Can you remember when we lost this shop? It is on the 1962 OS map. It was a visit to Nighs and Newths. And it was only a few pence in each place. How did we survive without all the claptrap of modern life ... video games, mobile phones, blackberries and ipods ... my it was hard going, but we survived ... happier than most kids now.
 
I can remember peering through the windows as a small child at Christmas time to see festive display, and near November 5 to see fireworks stacked up
 
what a surprise to see this photo my Father was related to Colin and his Mother, Nell. Who was a Courtenay before she married Colins Father Will Newth. I can just remember going to visit the house next door which they also owned and lived in and was also filled with alsorts of novelties including I remember a set of tubular bells which as a very small boy fascinated me
 
I am not sure when the shop and accompanying house were knocked down, but I suspect it was sometime between 1963 and 1969 when I was living abroad. I think that when I returned the house was gone. Certainly Newth s shop was a treasure trove. I remember lots of musical instruments in there, particularly piano-accordions and Mr. Newth seemed very fond of a concertina that he had. The whole area from Adelaide Street up Bread street was fascinating for me as a boy. There was Norman Jenkin s blacksmith s forge between Newth s shop and the Crown Inn in Bread Street and I remember pumping the bellows for him, making the sparks fly! Health and Safety would have something to say nowadays. Norman was an ex Japanese POW and a lovely man. Farther up Bread Street there were several slaughterhouses on the Market Jew side, the cattle were housed on the other side. As children we were fascinated by the bloody process of slaughtering: the animal would be dragged unwillingly across Bread Street into the completely open slaughterhouse, a bolt-gun would be put to its temple and BANG! the animal fell to its knees and rolled over. It would be quickly hoisted vertical by its rear legs and its throat slit. The quantity of blood that flowed out onto the floor and down the drain in the middle of the floor was impressive! Particularly to the watching boys; I suppose it was all good for our education about how the real world operates. Nowadays children generally do not get such chances, I think they lose by it.
 
Thank you ... I also think there is much truth in what you have said, we are so used to the niceties of just going to a shop and picking up a piece of food that has no clear identity of just how it got into that packet, and that once it was a living organism, that walked. Any more memories and stories, please post up when you can on the relevant picture, or open a thread on the forum.
 
I remember being fascinated by the nodding dog? polar bear? in the window.
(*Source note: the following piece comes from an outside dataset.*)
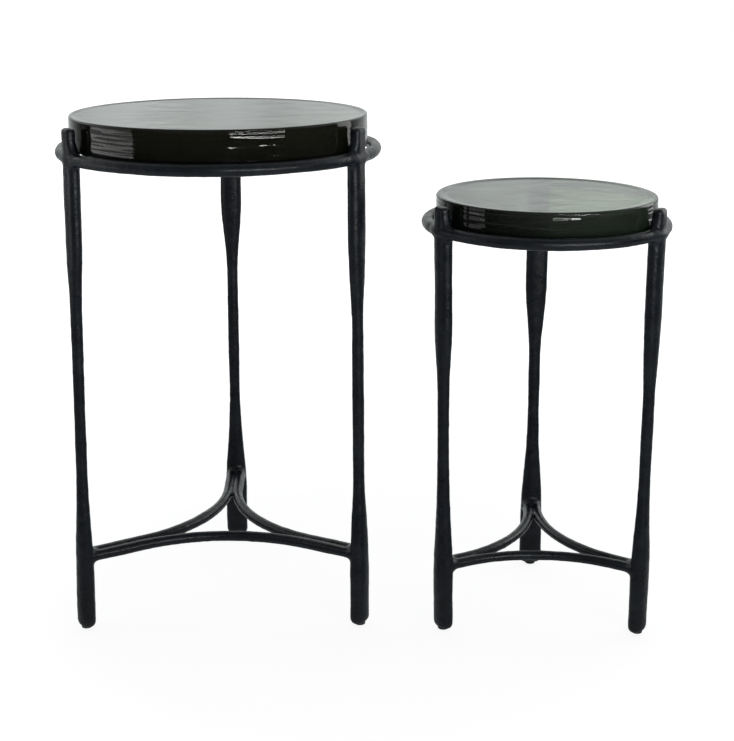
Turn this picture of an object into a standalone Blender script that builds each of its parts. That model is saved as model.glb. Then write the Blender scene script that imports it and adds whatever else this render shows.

I remember being fascinated by the nodding dog? polar bear? in Mr Newth’s window.
 
I remember this shop from my childhood. My Gran lived at 24 Adelaide Street (where I was born) and I spent a great deal of my life in that street! I remember Newth's, Bond Clarkes, the pet shop with the scruffy looking monkey in the window, the fish and chips shops at the top and bottom of the street, the greengrocers at the junction of Adelaide Street and Market Jew Street and Nigh's shop.